GIVEN INSTRUCTION> Using the data that follows, return exactly the lines from the one that contains "for body, members" through the one that contains "cad_parts[member].parent = rigid_bodies[body]", ends included.

DATASET EXTRACT>

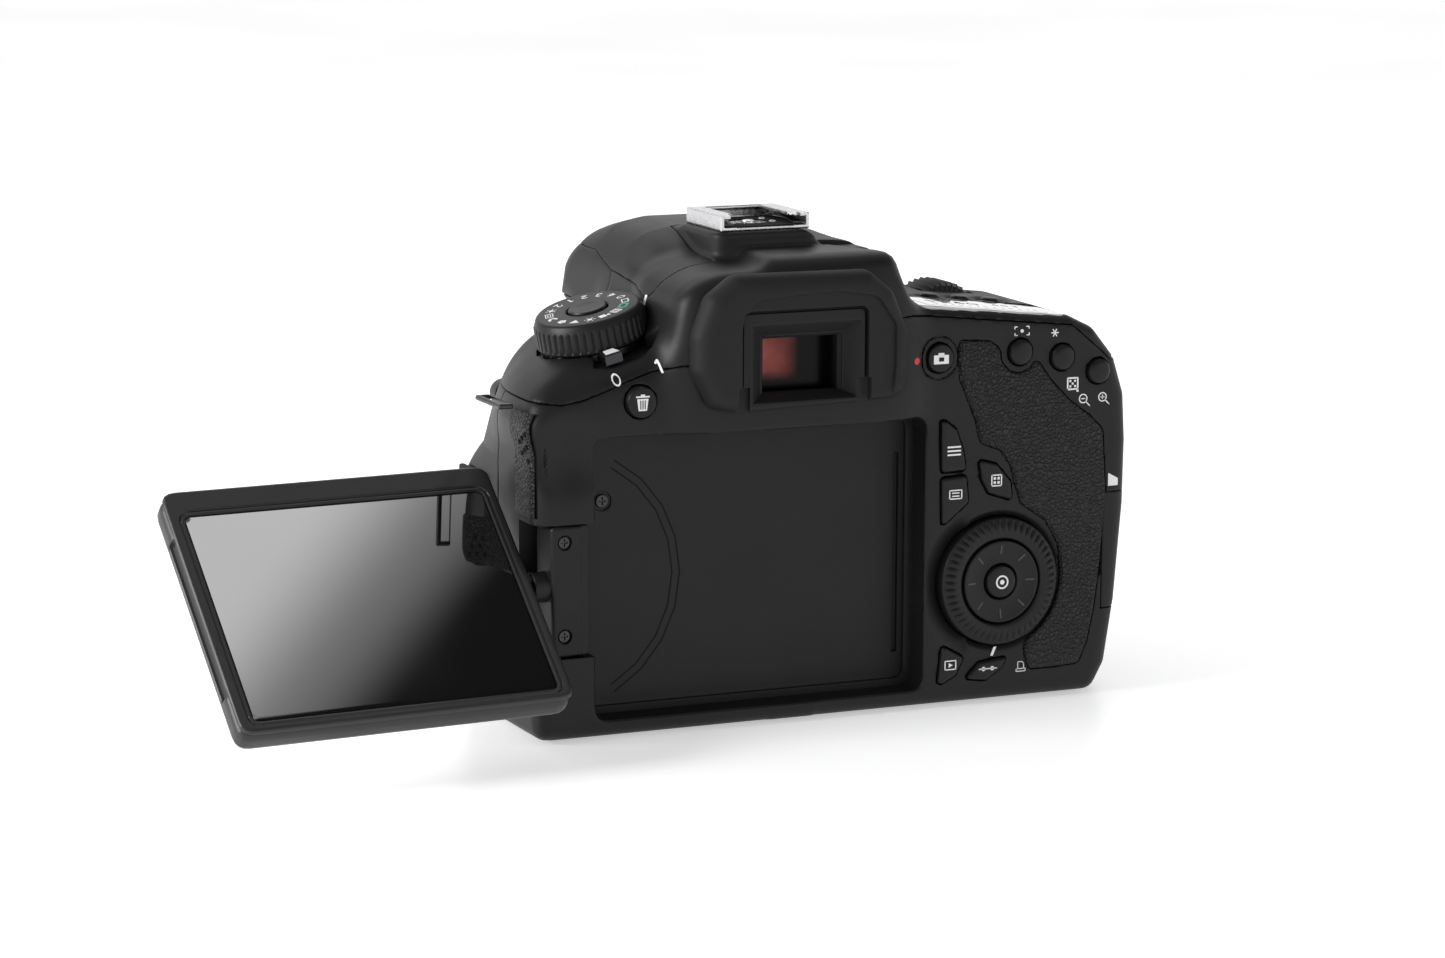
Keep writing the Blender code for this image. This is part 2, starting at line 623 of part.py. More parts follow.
def covers(rear_holes, top_holes, front_holes, floor_holes):
    top_gap, floor_gap = top_region(GAP), floor_region(GAP)
    rear = kept(box("rear_cover", (-80, -5, -1), (95, SEAM_Y - GAP / 2, 110), SHELL), FORM)
    cut(rear, top_gap, floor_gap, HOLLOW, prism("monitor_recess", RECESS, -8, RECESS_DEPTH), *rear_holes)
    front = kept(box("front_cover", (-80, SEAM_Y + GAP / 2, -1), (95, 80, 110), SHELL), FORM)
    cut(front, top_gap, floor_gap, HOLLOW, *front_holes)
    top = prism("top_cover", rectangle((-80, 60), (95, 112)), -5, 80, "Y", SHELL)
    kept(top, FORM, top_region(0))
    cut(top, HOLLOW, *top_holes)
    floor = kept(box("bottom_cover", (-80, 0, -1), (95, 75, 10), SHELL), FORM, floor_region(0))
    cut(floor, *floor_holes)


# ---- inside -----------------------------------------------------------------------------------

MIRROR_PIVOT = (0.0, 31.5, 61.0)
SUB_PIVOT_ALONG = 12.0  # from the mirror's pivot, down the mirror
SUB_PIVOT_BEHIND = 1.7


def slope_frame(pivot):
    """Local Y down a mirror that leans at 45 degrees, local Z out of its silvered side."""
    return Matrix.Translation(place(*pivot)) @ Matrix.Rotation(math.radians(-45), 4, "X")


def sub_pivot():
    down, out = Vector((0, 1, -1)).normalized(), Vector((0, 1, 1)).normalized()
    return Vector(MIRROR_PIVOT) + down * SUB_PIVOT_ALONG - out * SUB_PIVOT_BEHIND


def optics():
    case = box("mirror_box", (-23, 28.5, 22), (23, 61.6, 68), BLACK_METAL)
    cut(
        case,
        box("mirror_room", (-19, 30.2, 26), (19, 70, 75)),
        box("film_gate", (-13, 20, 37), (13, 35, 55)),
    )
    box("mirror", (-15, 0.6, -1.0), (15, 28, 0), GLASS, frame=slope_frame(MIRROR_PIVOT))
    box("sub_mirror", (-8, -0.4, -10), (8, 0.4, -0.5), GLASS, frame=slope_frame(sub_pivot()))
    box("focusing_screen", (-17, 32, 68.3), (17, 59.5, 69.8), GLASS)
    wedge = rounded([(22, 70.1), (58, 70.1), (58, 76), (46, 85.6), (30, 85.6), (22, 80)], 1.0, 1)
    prism("pentamirror", wedge, -15, 15, "X", PALE)
    box("sensor_unit", (-22, 18, 27), (22, SENSOR_Y, 65), BOARD)
    box("main_board", (-50, 12.2, 8), (41, 13.8, 62), BOARD)
    box("sd_card", (41.5, 14.4, 19), (72, 16.5, 43), BUTTON)
    box("battery", (52, 18.4, 4.2), (73, 56.8, 61), BUTTON, 1.0)
    ring = drum("lens_mount_ring", (0, BOSS_FRONT + GAP, LENS_Z), (0, 1, 0), 32.5, 3.2, STEEL, 0.3, 40)
    cut(ring, drum("mount_hole", (0, 55, LENS_Z), (0, 1, 0), 27.0, 30, sides=40))
    socket = drum("tripod_socket", (0, 38, 0.0), (0, 0, 1), 8.0, 7.0, STEEL, 0.3, 24)
    cut(socket, drum("socket_hole", (0, 38, -2), (0, 0, 1), 3.2, 7.0, sides=20))
    return [drum("socket_seat", (0, 38, -3), (0, 0, 1), 8.3, 12, sides=24)]


def build():
    thumb = thumb_pad()
    rear = key_pieces() + wheel_pieces() + thumb + hinge_pieces() + card_door() + side_rubber()
    monitor_pieces()
    top = mode_dial_pieces() + top_panel_pieces() + main_dial() + eyepiece()
    hot_shoe()
    flash_room = flash_head()
    shutter = shutter_key()
    front = side_flaps() + grip_rubber() + front_keys() + shutter
    floor = optics() + battery_door()
    strap_lugs()
    covers(rear, top + shutter + flash_room, front + top + floor + flash_room, floor)


build()
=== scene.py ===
"""Looks of the reflex camera with its swivel monitor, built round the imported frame.

Shapes are worked out in millimetres as distance functions of (x, y, z), with x to the right, y
forwards from the flat rear face and z up from the base, and are turned into meshes by dual
contouring: one vertex per cell, set where the crossing planes meet, so crisp edges stay crisp.
"""

import json
import math
from concurrent.futures import ThreadPoolExecutor

import bmesh
import bpy
import numpy as np
from mathutils import Matrix, Vector

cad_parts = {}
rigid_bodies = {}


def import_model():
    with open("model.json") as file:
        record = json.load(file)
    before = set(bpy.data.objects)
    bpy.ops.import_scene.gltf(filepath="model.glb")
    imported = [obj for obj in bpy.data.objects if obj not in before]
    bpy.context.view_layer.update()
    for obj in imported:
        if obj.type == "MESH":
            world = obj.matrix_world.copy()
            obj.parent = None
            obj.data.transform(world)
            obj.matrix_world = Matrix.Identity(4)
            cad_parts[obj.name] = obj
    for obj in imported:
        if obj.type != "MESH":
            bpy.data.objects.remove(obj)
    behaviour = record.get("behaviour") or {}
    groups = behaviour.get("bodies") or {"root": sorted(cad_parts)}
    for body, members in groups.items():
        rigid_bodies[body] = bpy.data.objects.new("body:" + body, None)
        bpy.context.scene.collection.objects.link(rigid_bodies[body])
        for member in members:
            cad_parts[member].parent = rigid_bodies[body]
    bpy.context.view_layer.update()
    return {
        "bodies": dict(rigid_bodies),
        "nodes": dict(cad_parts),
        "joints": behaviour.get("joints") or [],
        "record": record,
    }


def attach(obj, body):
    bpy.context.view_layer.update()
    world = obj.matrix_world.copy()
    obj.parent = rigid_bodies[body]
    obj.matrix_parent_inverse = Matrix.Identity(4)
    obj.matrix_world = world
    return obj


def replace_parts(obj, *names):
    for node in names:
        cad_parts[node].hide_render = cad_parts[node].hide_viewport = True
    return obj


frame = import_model()

MM = 0.001
SENSOR_Y = 26.0  # rear face to the sensor plane, where the frame has its origin

# ---- places shared with the CAD ---------------------------------------------------------------

LENS_Z = 46.0
SEAM_Y = 22.0  # rear cover meets front cover
SWIVEL = (-50.7, 3.75, 32.5)  # where the swivel axis crosses the tilt axis
SWIVEL_ANGLE = math.radians(176.0)  # opened from the closed position
TILT_ANGLE = math.radians(47.0)  # screen leaned back from upright
DIAL_TOP = (-39.4, 18.3, 87.3)
DIAL_AXIS = Vector((-0.24, -0.085, 0.967)).normalized()
DIAL_HEIGHT = 6.4
WHEEL = (47.9, 26.4)  # centre (x, z) of the rear wheel
FLASH_PIVOT = (0.0, 17.5, 94.0)
TOP_SLOPE = math.atan2(4.8, 42.0)  # fall of the right shoulder towards the grip


def place(x, y, z):
    """A point in metres in the frame, from its place in millimetres."""
    return Vector((x, y - SENSOR_Y, z)) * MM


def basis(origin, right, up):
    """Frame of a face: local X to the right, Y up and Z out of it, with its origin in millimetres."""
    right = Vector(right).normalized()
    up = (Vector(up) - right * Vector(up).dot(right)).normalized()
    return Matrix.Translation(place(*origin)) @ Matrix((right, up, right.cross(up))).transposed().to_4x4()


# ---- distance functions -----------------------------------------------------------------------


def soft_max(a, b, k):
    """The larger of two distances, rounded over about k where they meet."""
    if k <= 0:
        return np.maximum(a, b)
    h = np.maximum(k - np.abs(a - b), 0.0) / k
    return np.maximum(a, b) + h * h * (k * 0.25)


def soft_min(a, b, k):
    """The smaller of two distances, rounded over about k where they meet."""
    return -soft_max(-a, -b, k)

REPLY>
    for body, members in groups.items():
        rigid_bodies[body] = bpy.data.objects.new("body:" + body, None)
        bpy.context.scene.collection.objects.link(rigid_bodies[body])
        for member in members:
            cad_parts[member].parent = rigid_bodies[body]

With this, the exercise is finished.